- Born: May 20, 1950 (age 76) Isleworth, United Kingdom
- Occupations: Archaeologist; Lecturer;

Academic background
- Alma mater: University of Liverpool;
- Thesis: Studies in Leatherwork from Roman Archaeological Sites in North-Western Europe (1987)

Academic work
- Discipline: Archaeology
- Sub-discipline: Roman archaeology
- Institutions: University of Amsterdam; University of Leiden;

= Carol van Driel-Murray =

Roman archaeologist (born 1950)

Carol van Driel-Murray (born 20 May 1950) is a Roman archaeologist who specialises in the role of women and studying leather. After studying at the University of Liverpool, van Driel-Murray worked at the University of Amsterdam for 37 years and the University of Leiden for three before she retired in 2015.

== Early life ==
Carol was born on 20 May 1950 in Isleworth. She completed a degree in archaeology at the University of Liverpool in 1971. Four years later, she moved to the Netherlands and married Govert van Driel.

== Career ==
In 1975, Carol van Driel-Murray joined the University of Amsterdam as a researcher, and was promoted to lecturer in 1982. While teaching at the, van Direl-Murray completed a doctorate at the same university, and was awarded a PhD in 1987. The work examined leather from Roman sites.
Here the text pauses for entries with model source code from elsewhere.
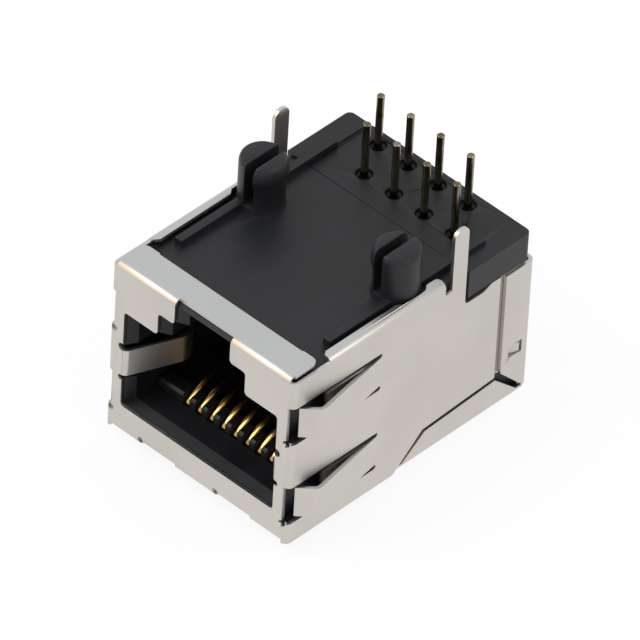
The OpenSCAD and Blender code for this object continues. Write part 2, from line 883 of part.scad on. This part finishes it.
module solder_pin(i) {
    color([0.62, 0.55, 0.45])
        translate(pin_at(i)) {
            translate([0, 0, pin_low])
                cylinder(d = shank_d, h = floor_z - pin_taper - pin_low);
            translate([0, 0, floor_z - pin_taper])
                cylinder(d1 = shank_d, d2 = pin_d, h = pin_taper);
            translate([0, 0, floor_z])
                cylinder(d = pin_d, h = pin_top - floor_z - pin_tip);
            translate([0, 0, pin_top - pin_tip])
                cylinder(d1 = pin_d, d2 = pin_d - 2 * pin_tip, h = pin_tip);
        }
}

module circuit_board() {
    color([0.1, 0.33, 0.2])
        difference() {
            block([-board_w / 2, board_front, board_low], [board_w / 2, board_rear, board_top]);
            for (i = [0:pin_count - 1])
                translate(concat(pin_at(i), 0))
                    cylinder(d = shank_d + 2 * solder_gap, h = shield_h);
            for (i = [0:contact_count - 1])
                translate([contact_x(i), tail_y, 0])
                    cylinder(d = norm([wire_w, wire_t]) + 2 * solder_gap, h = shield_h);
        }
}

// Toroid axes lie along Y, two beside two, at a quarter and three quarters of the tray's height
function core_at(i) = [
    (i % 2 == 0 ? -1 : 1) * core_x,
    core_y,
    tray_low + (tray_top - tray_low) * (i < 2 ? 0.75 : 0.25)
];

module coil_tray() {
    color([0.18, 0.18, 0.19])
        difference() {
            block([-tray_w / 2, tray_front, tray_low], [tray_w / 2, board_rear, tray_top]);
            for (i = [0:3])
                translate([core_at(i)[0], shield_d, core_at(i)[2]])
                    rotate([90, 0, 0])
                        cylinder(d = pocket_d, h = shield_d - board_rear + pocket_h);
            // notch for the capacitor
            block([-capacitor[0] / 2 - capacitor_gap, 0, board_low - capacitor[2] - capacitor_gap],
                [capacitor[0] / 2 + capacitor_gap, shield_d, board_low]);
        }
}

module toroid_core(i) {
    color([0.3, 0.31, 0.32])
        translate(core_at(i))
            rotate([90, 0, 0])
                rotate_extrude()
                    translate([core_bore_d / 2, -core_h / 2])
                        square([(core_d - core_bore_d) / 2, core_h]);
}

module toroid_winding(i) {
    ring = (core_d - core_bore_d) / 2;
    color([0.7, 0.33, 0.16])
        translate(core_at(i))
            rotate([90, 0, 0])
                rotate([0, 0, winding_gap / 2 - 90])
                    rotate_extrude(angle = 360 - winding_gap)
                        translate([core_bore_d / 2, -core_h / 2])
                            difference() {
                                translate([-winding_t, -winding_t])
                                    square([ring + 2 * winding_t, core_h + 2 * winding_t]);
                                square([ring, core_h]);
                            }
}

module termination_resistor(i) {
    color([0.12, 0.12, 0.13])
        translate([chip_x[i] - chip[0] / 2, chip_y - chip[1] / 2, board_low - chip[2]])
            cube(chip);
}

module isolation_capacitor() {
    color([0.6, 0.5, 0.38])
        translate([-capacitor[0] / 2, capacitor_y - capacitor[1] / 2, board_low - capacitor[2]])
            cube(capacitor);
}

// ---------- Contacts ----------

function contact_x(i) = (i - (contact_count - 1) / 2) * contact_pitch;

// Path of a contact wire in [y, z]: down from the inner board, forward under the port floor,
// round the front bend and back up into the port, where the free arm levels out
contact_path = [
    [tail_y, board_top - play],
    [tail_y, wire_z, tail_bend_r],
    [contact_turn_y, wire_z, contact_bend_r],
    [contact_knee[0], contact_knee[1], contact_settle_r],
    contact_knee + contact_arm * [cos(contact_lift - contact_settle), sin(contact_lift - contact_settle)]
];

module contact_wire(i) {
    color([0.85, 0.66, 0.25])
        through_x(contact_x(i) - wire_w / 2, contact_x(i) + wire_w / 2)
            polygon(strip(contact_path, wire_t, 10));
}

module contact_insert() {
    color([0.15, 0.15, 0.16])
        difference() {
            union() {
                block([-insert_w / 2, insert_front, insert_low],
                    [insert_w / 2, insert_rear, port_floor]);
                through_x(-insert_w / 2 + play, insert_w / 2 - play)
                    polygon([
                        [insert_front, port_floor - sliver],
                        [comb_rear, port_floor - sliver],
                        [comb_rear - comb_slope, port_floor + tooth_h],
                        [insert_front + comb_bevel, port_floor + tooth_h],
                        [insert_front, port_floor + tooth_h - comb_bevel]
                    ]);
            }
            for (i = [0:contact_count - 1])
                translate([contact_x(i), 0, 0])
                    contact_slots();
        }
}

// Channel for a wire's lower run, open slot for its free arm, and room for its front bend
module contact_slots() {
    grip_w = wire_w / 2 + pin_grip;
    grip_t = wire_t / 2 + pin_grip;
    block([-grip_w, insert_front - past, wire_z - grip_t], [grip_w, shield_d, wire_z + grip_t]);
    block([-contact_slot_w / 2, insert_front - past, slot_z],
        [contact_slot_w / 2, slot_rear, shield_h]);
    block([-contact_slot_w / 2, insert_front - past, wire_z - grip_t - bend_room],
        [contact_slot_w / 2, contact_bend_y + bend_room, shield_h]);
}

// ---------- Nodes ----------

seated() housing();
seated() pin_carrier();
seated() contact_insert();
seated() shield();
seated() circuit_board();
seated() coil_tray();
seated() contact_wire(0);  // contact_wire_1
seated() contact_wire(1);  // contact_wire_2
seated() contact_wire(2);  // contact_wire_3
seated() contact_wire(3);  // contact_wire_4
seated() contact_wire(4);  // contact_wire_5
seated() contact_wire(5);  // contact_wire_6
seated() contact_wire(6);  // contact_wire_7
seated() contact_wire(7);  // contact_wire_8
seated() solder_pin(0);  // solder_pin_1
seated() solder_pin(1);  // solder_pin_2
seated() solder_pin(2);  // solder_pin_3
seated() solder_pin(3);  // solder_pin_4
seated() solder_pin(4);  // solder_pin_5
seated() solder_pin(5);  // solder_pin_6
seated() solder_pin(6);  // solder_pin_7
seated() solder_pin(7);  // solder_pin_8
seated() toroid_core(0);  // tx_transformer_core
seated() toroid_winding(0);  // tx_transformer_winding
seated() toroid_core(1);  // rx_transformer_core
seated() toroid_winding(1);  // rx_transformer_winding
seated() toroid_core(2);  // tx_choke_core
seated() toroid_winding(2);  // tx_choke_winding
seated() toroid_core(3);  // rx_choke_core
seated() toroid_winding(3);  // rx_choke_winding
seated() termination_resistor(0);  // termination_resistor_1
seated() termination_resistor(1);  // termination_resistor_2
seated() termination_resistor(2);  // termination_resistor_3
seated() termination_resistor(3);  // termination_resistor_4
seated() isolation_capacitor();
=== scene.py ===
import math

import bmesh
import bpy
from bpy.props import FloatProperty, FloatVectorProperty, PointerProperty
from bpy.types import Operator, Panel, PropertyGroup
from mathutils import Matrix, Vector
from mathutils.bvhtree import BVHTree


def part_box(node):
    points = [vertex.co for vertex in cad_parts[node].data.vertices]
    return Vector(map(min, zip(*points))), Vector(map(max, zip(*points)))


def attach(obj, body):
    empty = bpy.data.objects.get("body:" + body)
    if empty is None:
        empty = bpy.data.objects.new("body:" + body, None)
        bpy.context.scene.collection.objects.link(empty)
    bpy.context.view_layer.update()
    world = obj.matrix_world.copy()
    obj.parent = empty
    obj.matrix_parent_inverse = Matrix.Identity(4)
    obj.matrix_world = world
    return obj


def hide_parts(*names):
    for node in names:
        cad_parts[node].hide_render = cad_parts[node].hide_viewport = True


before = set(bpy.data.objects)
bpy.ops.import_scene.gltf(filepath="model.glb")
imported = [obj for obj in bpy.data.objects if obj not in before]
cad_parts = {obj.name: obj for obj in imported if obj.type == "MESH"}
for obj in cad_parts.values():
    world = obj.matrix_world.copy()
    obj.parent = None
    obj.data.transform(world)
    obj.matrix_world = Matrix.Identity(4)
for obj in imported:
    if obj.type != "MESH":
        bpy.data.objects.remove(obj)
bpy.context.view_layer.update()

bl_info = {
    "name": "Board jack look",
    "version": (1, 0, 0),
    "blender": (4, 5, 0),
    "location": "View3D > Sidebar > Jack",
    "description": "Dresses the packed modular jack and lights it",
    "category": "Object",
}

MM = 0.001
BODY = "root"
POSITIONS = range(1, 9)                 # contacts, and solder pins
WAVE_PERIOD = math.pi / 10              # period of a wave texture at a scale of 1

WELD = 0.4e-6                           # the frame's split vertices lie closer than this
SLIVER = 0.2e-6
FLATNESS = math.radians(0.4)            # faces that differ by less are one face
SHEET_LIMIT = 0.3 * MM                  # a little more than the sheet's 0.25 mm
FAR = 30 * MM

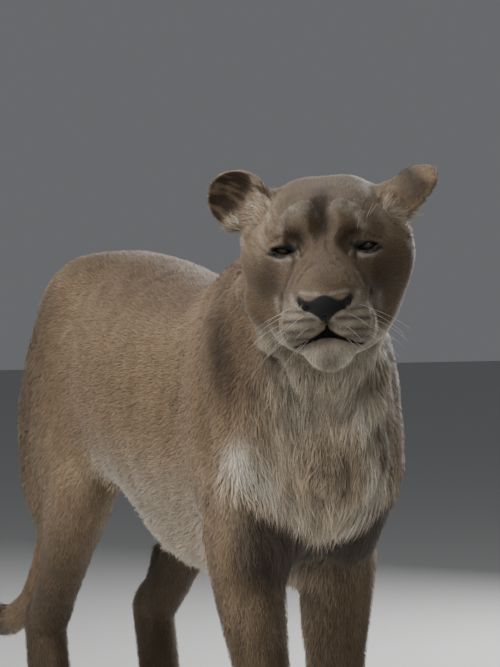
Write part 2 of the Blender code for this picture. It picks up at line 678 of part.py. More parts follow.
flesh = build_flesh(0.014, fine=False)
points, quads = surface_net(flesh, (-0.32, -1.02, -0.06), (0.30, 1.20, 1.22), 0.0068)
points = settle(flesh, points, 2, 0.004)
bm = bmesh.new()
at = [bm.verts.new(p) for p in points.tolist()]
for q in quads.tolist():
    bm.faces.new([at[i] for i in q])
bmesh.ops.recalc_face_normals(bm, faces=bm.faces)
bm = thinned(only_largest(bm), TRIANGLES)
# all four soles flat on the floor
r = bmesh.ops.bisect_plane(bm, geom=bm.verts[:] + bm.edges[:] + bm.faces[:], plane_co=(0, 0, 0), plane_no=(0, 0, -1), clear_outer=True, dist=1e-6)
bmesh.ops.edgeloop_fill(bm, edges=[e for e in r["geom_cut"] if isinstance(e, bmesh.types.BMEdge)])
body = new_object("body", tidy(bm))


def take(name, cutter_for, colour=(0.45, 0.33, 0.20), roughness=0.85):
    """Part a node off the body: cutter_for(grow) makes the cutter, a little larger for what is left behind."""
    global body
    inner = cutter_for(-GAP)
    piece = tidy(parted(body, inner, "inside"))
    bpy.data.objects.remove(inner, do_unlink=True)
    outer = cutter_for(GAP)
    rest = tidy(parted(body, outer, "outside"))
    bpy.data.objects.remove(outer, do_unlink=True)
    bpy.data.objects.remove(body, do_unlink=True)
    body = new_object("body", rest)
    return new_object(name, piece, colour, roughness)


def block(u0, u1, v0, v1, w0, w1, rotation, at):
    """A cutter with its faces at the given distances along its own three axes."""
    def make(g):
        return placed(prism([(v0 - g, w0 - g), (v1 + g, w0 - g), (v1 + g, w1 + g), (v0 - g, w1 + g)], "X", u0 - g, u1 + g), rotation, at)
    return make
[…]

She organised the Roman Military Equipment Conference twice (1987 and 1994) and edited the conference proceedings. She also regularly participated in the Theoretical Roman Archaeology Conference, and at the 1992 edition she delivered an influential paper which explored the topic of gender in Roman archaeology. The editor of the conference proceedings noted that, along with Lindsay Allason-Jones' contribution, the paper "provide[d] important examples of how assumptions have become embedded within Roman archaeology and have taken on the appearance of fact." In 2001, TRAC formed a standing committee to oversee the conference, consisting of van Driel-Murray, Martin Carruthers, Andrew Gardner, Jason Lucas, Louise Revell, and Ellen Swift. The committee also edited the proceedings for the 2001 conference.

van Driel-Murrary joined the University of Leiden in 2012 and retired in 2015.

In 2018, Oxbow Books published a festschrift dedicated to van Driel-Murray, edited by Tatiana Ivlevla, Jasper de Bruin, and Mark Driessen.